Proceso
Columna Teatro
100 objetos para...
Rodolfo Obregón
“Una vez sobre el escenario, un objeto deja de ser él mismo: comienza a significar. Su valor de uso es relegado, incluso borrado, por su valor semántico. En cualquier caso, la importancia no está en lo que significa sino en la forma de significar y en el proceso de significaciones que éste alimenta a todo lo largo de un espectáculo. (…) Desde esta perspectiva, el actor se convierte tanto en un constructor como en un destructor de signos”.
Con estas palabras, Bernard Dort se acercaba a describir lo que, en su opinión, sería la vocación misma del teatro: no la ilustración de un texto ni la construcción de un espectáculo sino “la crítica en acto de la significación”.
Incluso en el sueño del gran renovador plástico del teatro, Edward Gordon Craig, donde el objeto (la supermarioneta) sustituye al actor, la significación proviene de su interacción constante con el espacio, la luz, el sonido y el movimiento.
Es el juego, la esencia de la teatralidad, el elemento que efectúa este proceso y el que determina la lejanía entre las artes de representación (como el teatro y la ópera) y la obra de Peter Greenaway presentada en el XXVIII Festival Internacional Cervantino: Cien objetos para representar el mundo.
Con el subtítulo de prop-opera (ópera de utilería), el espectáculo multimedia corresponde, en todos sentidos, a la concepción museográfica del proyecto original, cuyo brillante punto de partida es un catálogo personal equiparable a aquel con que los científicos de la NASA pretendían describir a una potencial inteligencia extraterrestre la vida en el planeta azul.
La aproximación del aclamado cineasta a los terrenos de la ópera parece coincidir con su conocido planteamiento de que el séptimo arte no es un hijo bastardo del teatro sino la evolución natural de las artes visuales en el siglo XX. Y, por si fuera poco, que ese arte está muerto.
En este espectáculo, pleno de escepticismo y desdén, los objetos no forman parte del juego sino que son exhibidos mientras el texto (la parte más interesante, a mi entender) describe irónicamente sus posibles significaciones. La imagen tecnologizada y una pista sonora también descriptiva completan el procedimiento.
En 100 objetos para…, el juego es un proceso intelectual que se realiza en el papel (“Se dice que el mundo existe para meterlo en un libro. Este es el libro”) o en la voz grabada de un pedante locutor; los actores no son sino una más de las piezas museísticas. No hay, siguiendo a Dort, una interrogación vívida del sentido. Ni tal cosa se pretende.

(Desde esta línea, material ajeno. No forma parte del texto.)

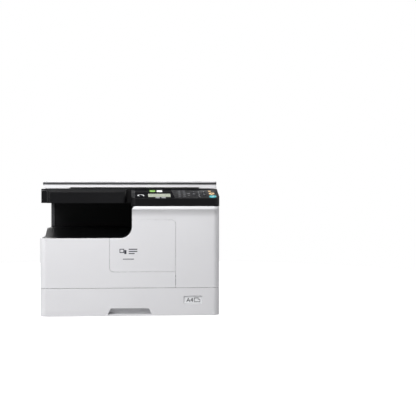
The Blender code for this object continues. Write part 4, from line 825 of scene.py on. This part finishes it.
# Three rows of cells, and a frame at the right where the number of copies stands.
cell_z, cell_pitch = (0.0009, 0.0012), 0.0052
cells = []
for row, count in enumerate((5, 8, 4)):
    v = 0.0405 - row * 0.0105
    for cell in range(count):
        left = 0.064 + cell * cell_pitch
        cells.append(slab((left, v - 0.0018, cell_z[0]), (left + 0.0036, v + 0.0018, cell_z[1])))
for left, low, right, high in ((0.1150, 0.0200, 0.1280, 0.0222), (0.1150, 0.0380, 0.1280, 0.0402),
                               (0.1150, 0.0222, 0.1170, 0.0380), (0.1260, 0.0222, 0.1280, 0.0380)):
    cells.append(slab((left, low, cell_z[0]), (right, high, cell_z[1])))
add_piece("display_cells", on_slope(merged(*cells)), screen_ink, "machine")


def lamp_finish(name, colour, glow):
    """A lit window: its own colour, with a little light of the same colour from behind."""
    material, nodes, links, shader, space = blank_finish(name)
    links.new(blend_colours(nodes, links, noise(nodes, links, space, 200.0),
                            [(0.3, colour), (0.7, tuple(0.92 * part for part in colour))]),
              shader.inputs["Base Color"])
    shader.inputs["Emission Color"].default_value = (*colour, 1.0)
    shader.inputs["Emission Strength"].default_value = glow
    shader.inputs["Roughness"].default_value = 0.25
    return material


green_lamp = lamp_finish("green_lamp", (0.20, 0.42, 0.07), 0.20)
white_lamp = lamp_finish("white_lamp", (0.86, 0.88, 0.84), 0.15)
add_piece("ready_lamp", on_slope(slab((0.0645, 0.070, 0.0002), (0.0835, 0.089, 0.0012), 0.0004)), green_lamp,
          "machine")
add_piece("copy_lamp", on_slope(slab((0.0885, 0.070, 0.0002), (0.1070, 0.089, 0.0012), 0.0004)), white_lamp,
          "machine")

key_grey = moulding("film_key_grey", (0.40, 0.41, 0.43), (0.44, 0.45, 0.47), 0.4, 0.03, 1500.0)
menu_keys = [slab((x, 0.0010, 0.0002), (x + 0.0135, 0.0080, 0.0012), 0.0004) for x in (0.0825, 0.1020)]
film_keys = [slab((x, v, 0.0), (x + 0.0090, v + 0.0060, 0.0007), 0.0003)
             for x in (0.1585, 0.1745) for v in (0.016, 0.034, 0.052, 0.070, 0.086)]
add_piece("menu_keys", on_slope(merged(*menu_keys)), key_grey, "machine")
film_dark = moulding("film_key_dark", (0.060, 0.062, 0.068), (0.072, 0.074, 0.080), 0.4, 0.03, 1500.0)
add_piece("film_keys", on_slope(merged(*film_keys)), film_dark, "machine")

legends = [slab((x + 0.0015, v + 0.0085, 0.0), (x + 0.0085, v + 0.0100, 0.0004))
           for x in (0.1585, 0.1745) for v in (0.016, 0.034, 0.052, 0.070)]
legends += [slab((0.1900, 0.0500, 0.0), (0.1985, 0.0560, 0.0004)),
            slab((0.1900, 0.0300, 0.0), (0.1960, 0.0330, 0.0004))]
legend_grey = moulding("legend_grey", (0.24, 0.245, 0.25), (0.28, 0.285, 0.29), 0.5, 0.03, 1800.0, 0.000004)
add_piece("panel_legends", on_slope(merged(*legends)), legend_grey, "machine")

# A bent arrow beside the display shows which way the original is turned.
arrow = bmesh.new()
arrow_middle = Vector((0.0345, 0.0300, 0.0))
section = [arrow.verts.new(arrow_middle + Vector((dx, 0.0, dz))) for dx, dz in
           ((0.0075, 0.0005), (0.0105, 0.0005), (0.0105, 0.0009), (0.0075, 0.0009))]
section_face = arrow.faces.new(section)
bmesh.ops.spin(arrow, geom=[section_face], cent=arrow_middle, axis=(0, 0, 1), angle=radians(235), steps=16)
bmesh.ops.recalc_face_normals(arrow, faces=arrow.faces)
head = plate([(0.0060, 0.0), (0.0125, 0.0), (0.0092, -0.0065)], 0.0005, 0.0009)
head.transform(Matrix.Translation(arrow_middle))
add_piece("turn_arrow", on_slope(merged(arrow, head)), mark_paint, "machine")

# ---------------------------------------------------------------------------------------------
# Push keys: moulded caps in their own holes, each with a softly crowned top; the number keys carry
# a printed figure, and start and stop a printed sign. Start is teal, stop and reset are amber.


def key_place(name):
    """Middle of a key on the slope: x along the panel, v up the slope, and its top's height."""
    low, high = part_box(name)
    middle = slope.inverted() @ ((low + high) / 2)
    return middle.x, middle.y, middle.z + 0.00365


key_dark = moulding("key_dark", (0.022, 0.023, 0.026), (0.028, 0.029, 0.032), 0.42, 0.04, 1600.0,
                    0.00003, 0.3)
figure_white = moulding("figure_white", (0.66, 0.67, 0.68), (0.62, 0.63, 0.64), 0.45, 0.03, 2000.0, 0.000004)
for digit in range(10):
    name = f"key_{digit}"
    x, v, top = key_place(name)
    add_piece(f"{name}_cap", softened(name, 0.0003, 2, 35), key_dark, f"{name}_cap", (name,))
    figure = lettering(str(digit), 0.0052, 0.0003)
    figure.transform(Matrix.Translation((x, v, top + 0.0001)))
    add_piece(f"{name}_figure", on_slope(figure), figure_white, f"{name}_cap")


def gloss_key(name, colour, shade):
    """Clear-coated coloured plastic, lit faintly from below."""
    material, nodes, links, shader, space = blank_finish(name)
    links.new(blend_colours(nodes, links, noise(nodes, links, space, 120.0), [(0.3, colour), (0.7, shade)]),
              shader.inputs["Base Color"])
    shader.inputs["Roughness"].default_value = 0.28
    shader.inputs["Coat Weight"].default_value = 0.3
    shader.inputs["Emission Color"].default_value = (*colour, 1.0)
    shader.inputs["Emission Strength"].default_value = 0.12
    return material


teal = gloss_key("start_teal", (0.075, 0.45, 0.49), (0.065, 0.41, 0.45))
amber = gloss_key("stop_amber", (0.82, 0.57, 0.30), (0.78, 0.53, 0.27))
for name, material, slot in (("start_key", teal, "teal_key"), ("stop_key", amber, "amber_key"),
                             ("reset_key", amber, "amber_key")):
    add_piece(f"{name}_cap", softened(name, 0.0003, 2, 35), material, f"{name}_cap", (name,))
x, v, top = key_place("start_key")
diamond = plate([(x, v - 0.0055), (x + 0.0048, v), (x, v + 0.0055), (x - 0.0048, v)], top, top + 0.0002)
add_piece("start_key_sign", on_slope(diamond), figure_white, "start_key_cap")
x, v, top = key_place("stop_key")
half = 0.0032
square = plate([(x - half, v - half), (x + half, v - half), (x + half, v + half), (x - half, v + half)], top,
               top + 0.0002)
add_piece("stop_key_sign", on_slope(square), ink, "stop_key_cap")
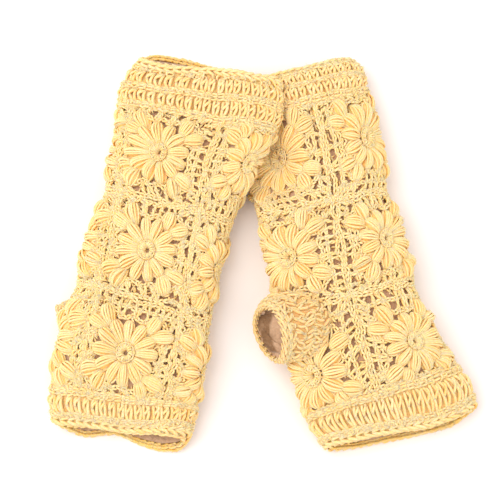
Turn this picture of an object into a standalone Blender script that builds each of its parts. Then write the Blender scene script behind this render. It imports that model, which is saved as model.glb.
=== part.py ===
"""A pair of crocheted, fleece-lined fingerless gloves lying on a flat surface.

Metres, +Z up, wrist ends towards +Y, finger ends towards -Y, resting on z = 0. The right-hand glove lies
palm up; the left-hand glove lies back up, over its own thumb sleeve and one corner of the other wrist cuff.
"""

import math

import bmesh
import bpy
import numpy as np
from mathutils import Vector
from mathutils.geometry import delaunay_2d_cdt

MM = 0.001
SHIFT_X = -5.3 * MM          # puts the pair's box over the origin
SHIFT_Y = 0.9 * MM
CROCHET = 4.0 * MM           # thickness of the crocheted layer
LINING_OUT = 5.0 * MM        # depth of the fleece's outer face below the crochet's outer face
LINING_IN = 6.8 * MM
GAP = 0.25 * MM              # half the gap between neighbouring pieces
ROW = 57.5 * MM              # length of one flower square along the glove
FLAT = 0.07                  # part of a section's height that is pressed flat underneath
EDGE_POWER = 2.7             # roundness of a section, 2 is an ellipse
AROUND = 9                   # cells round one square
ALONG = 4                    # cells along one square
SLEEVE_WALL = 2.2 * MM
SLEEVE_GAP = 0.8 * MM
THUMB_LINING = 1.0 * MM
SLEEVE_CELLS = 24

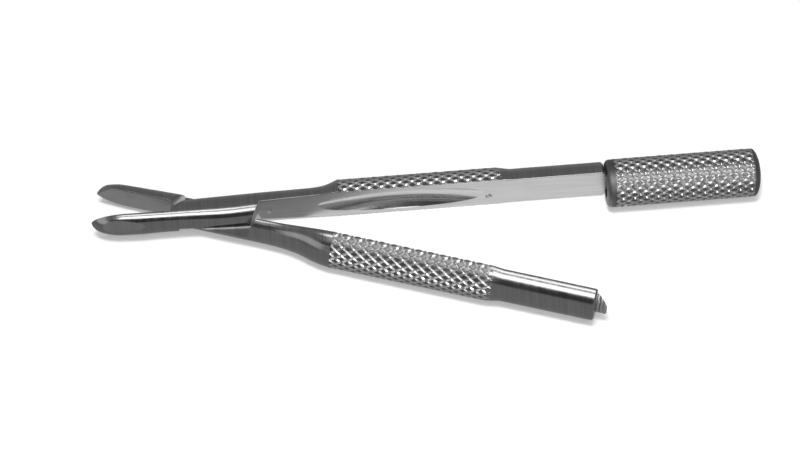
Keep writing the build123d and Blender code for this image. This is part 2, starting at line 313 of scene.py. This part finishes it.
def diamond_tree():
    """Geometry Nodes for a knurled rod: two crossing sets of grooves leave rows of diamonds."""
    tree = bpy.data.node_groups.new("diamond_rod", "GeometryNodeTree")
    face = tree.interface
    face.new_socket("Geometry", in_out="OUTPUT", socket_type="NodeSocketGeometry")
    face.new_socket("Geometry", in_out="INPUT", socket_type="NodeSocketGeometry")
    for title in ("Start", "Radius", "Groove Depth", "Crown", "Diamond Length", "Land"):
        face.new_socket(title, in_out="INPUT", socket_type="NodeSocketFloat")
    for title in ("Diamonds Around", "Diamonds Along", "Steps"):
        face.new_socket(title, in_out="INPUT", socket_type="NodeSocketInt")
    for title in ("Land Steel", "Flank Steel"):
        face.new_socket(title, in_out="INPUT", socket_type="NodeSocketMaterial")
    given = node(tree, "NodeGroupInput").outputs

    def link(value, socket):
        if isinstance(value, bpy.types.NodeSocket):
            tree.links.new(value, socket)
        else:
            socket.default_value = value

    def math(operation, first, second=0.0):
        made = node(tree, "ShaderNodeMath", operation=operation)
        link(first, made.inputs[0])
        link(second, made.inputs[1])
        return made.outputs[0]

    # A square grid in diamonds, turned by 45 degrees: rows run along one set of grooves.
    around = given["Diamonds Around"]
    along = given["Diamonds Along"]
    steps = given["Steps"]
    cells = math("ADD", around, along)
    count = math("ADD", math("MULTIPLY", cells, steps), 1.0)
    grid = node(tree, "GeometryNodeMeshGrid")
    link(cells, grid.inputs["Size X"])
    link(cells, grid.inputs["Size Y"])
    link(count, grid.inputs["Vertices X"])
    link(count, grid.inputs["Vertices Y"])
    place = node(tree, "GeometryNodeInputPosition")
    split = node(tree, "ShaderNodeSeparateXYZ")
    link(place.outputs[0], split.inputs[0])
    half = math("MULTIPLY", cells, 0.5)
    one_way = math("ADD", split.outputs["X"], half)
    other_way = math("SUBTRACT", math("ADD", split.outputs["Y"], half), along)
    turned = math("ADD", one_way, other_way)
    shifted = math("SUBTRACT", one_way, other_way)
    last = math("MULTIPLY", along, 2.0)

    # Only the faces that wrap once round the rod are kept.
    slack = 0.001
    whole_turn = math("MULTIPLY", around, 2.0)
    outside = math("LESS_THAN", turned, 0.0)
    for test in (
        math("GREATER_THAN", turned, whole_turn),
        math("LESS_THAN", shifted, -slack),
        math("GREATER_THAN", shifted, math("ADD", last, slack)),
    ):
        outside = math("MAXIMUM", outside, test)
    trim = node(tree, "GeometryNodeDeleteGeometry", domain="FACE")
    link(grid.outputs["Mesh"], trim.inputs["Geometry"])
    link(outside, trim.inputs["Selection"])

    # Each cell's edge points move to the rim of its land. The ends close.
    margin = math("DIVIDE", 0.5, steps)
    inner = math("MULTIPLY", math("GREATER_THAN", shifted, margin),
                 math("LESS_THAN", shifted, math("SUBTRACT", last, margin)))
    widening = math("SUBTRACT", math("MULTIPLY", given["Land"], 0.5), 0.25)

    def widened(value):
        swing = math("SINE", math("MULTIPLY", value, 2 * pi))
        return math("SUBTRACT", value, math("MULTIPLY", widening, swing))

    one_way = widened(one_way)
    other_way = widened(other_way)
    turned = math("ADD", one_way, other_way)
    shifted = math("SUBTRACT", one_way, other_way)

    # Steep flanks rise from the grooves to the land, which is crowned in its middle.
    def from_middle(value):
        return math("ABSOLUTE", math("SUBTRACT", math("FRACT", value), 0.5))

    outwards = math("MULTIPLY", math("MAXIMUM", from_middle(one_way), from_middle(other_way)), 2.0)
    on_land = math("MINIMUM", math("DIVIDE", outwards, given["Land"]), 1.0)
    on_flank = math("MAXIMUM", math("SUBTRACT", outwards, given["Land"]), 0.0)
    on_flank = math("DIVIDE", on_flank, math("SUBTRACT", 1.0, given["Land"]))
    sunk = math("ADD", math("MULTIPLY", on_land, given["Crown"]),
                math("MULTIPLY", on_flank, given["Groove Depth"]))
    radius = math("MULTIPLY", math("SUBTRACT", given["Radius"], sunk), inner)
    kept = math("MINIMUM", math("MAXIMUM", shifted, 0.0), last)
    angle = math("DIVIDE", math("MULTIPLY", turned, pi), around)
    point = node(tree, "ShaderNodeCombineXYZ")
    length = math("MULTIPLY", math("MULTIPLY", kept, 0.5), given["Diamond Length"])
    link(math("ADD", given["Start"], length), point.inputs["X"])
    link(math("MULTIPLY", radius, math("COSINE", angle)), point.inputs["Y"])
    link(math("MULTIPLY", radius, math("SINE", angle)), point.inputs["Z"])

    # The flat sheet wraps round the rod, and its two edges join.
    store = node(tree, "GeometryNodeStoreNamedAttribute", data_type="FLOAT", domain="POINT")
    link(trim.outputs[0], store.inputs["Geometry"])
    link("flank", store.inputs["Name"])
    link(on_flank, store.inputs["Value"])
    wrap = node(tree, "GeometryNodeSetPosition")
    link(store.outputs[0], wrap.inputs["Geometry"])
    link(point.outputs[0], wrap.inputs["Position"])
    close = node(tree, "GeometryNodeMergeByDistance")
    link(wrap.outputs[0], close.inputs["Geometry"])
    link(0.001 * mm, close.inputs["Distance"])
    real = node(tree, "GeometryNodeRealizeInstances")
    link(close.outputs[0], real.inputs["Geometry"])

    # Lands and flanks have their own steel. The flanks are painted far lighter than the lands: a
    # painted glint along every groove.
    flank_start = 0.1
    paint_lands = node(tree, "GeometryNodeSetMaterial")
    link(real.outputs[0], paint_lands.inputs["Geometry"])
    link(given["Land Steel"], paint_lands.inputs["Material"])
    stored = node(tree, "GeometryNodeInputNamedAttribute", data_type="FLOAT")
    link("flank", stored.inputs["Name"])
    paint_flanks = node(tree, "GeometryNodeSetMaterial")
    link(paint_lands.outputs[0], paint_flanks.inputs["Geometry"])
    is_flank = math("GREATER_THAN", stored.outputs[0], flank_start)
    link(is_flank, paint_flanks.inputs["Selection"])
    link(given["Flank Steel"], paint_flanks.inputs["Material"])
    out = node(tree, "NodeGroupOutput")
    link(paint_flanks.outputs[0], out.inputs["Geometry"])
    return tree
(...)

La visión desinhibidamente eurocentrista que Greenaway presenta de la historia del mundo y la humanidad, pasa por la libertad irrestricta del arte después del “fin del arte” y, desde luego, por su cinismo.
A pesar de su enorme habilidad para concatenar la lista de objetos a través de sus múltiples asociaciones y la destreza tecnológica de su equipo, Greenaway no escapa a cierta elementalidad escénica que la presencia de su codirector, Saskia Boddeke, debería paliar. Representar al viento a través de un ventilador con hilos metálicos, mientras Adán y Eva agitan una sábana, no puede explicarse como simple desdén.
De la misma manera, la ironía con que el libretista describe los posibles significados de sus objetos, su fino sentido de la esgrima verbal, no son suficientes para enmascarar ciertos tópicos a la mode como el catastrofismo nuclear, “la muerte de la selva húmeda en Sudamérica”, el tabaco como “dependencia, nicotina, opio, narcóticos, cáncer”.
La indiferencia que provocan estos 100 objetos… bien puede interpretarse como síntoma de un arte que ha dejado de considerarse a sí mismo como un asunto prioritario, pero también como un espectáculo que aprovecha el prestigio cinematográfico de su realizador, el relumbre de su nombre, su posición en el candelero cultural y la festiva atmósfera milenarista, para pueblear por el mundo.
Notas
Este artículo debió aparecer el 15 de octubre pasado coincidiendo con la presencia del espectáculo en el Palacio de Bellas Artes. Una jugarreta electrónica lo “traspapeló”. El incidente confirma mi escepticismo: never trust technology… mucho menos en México.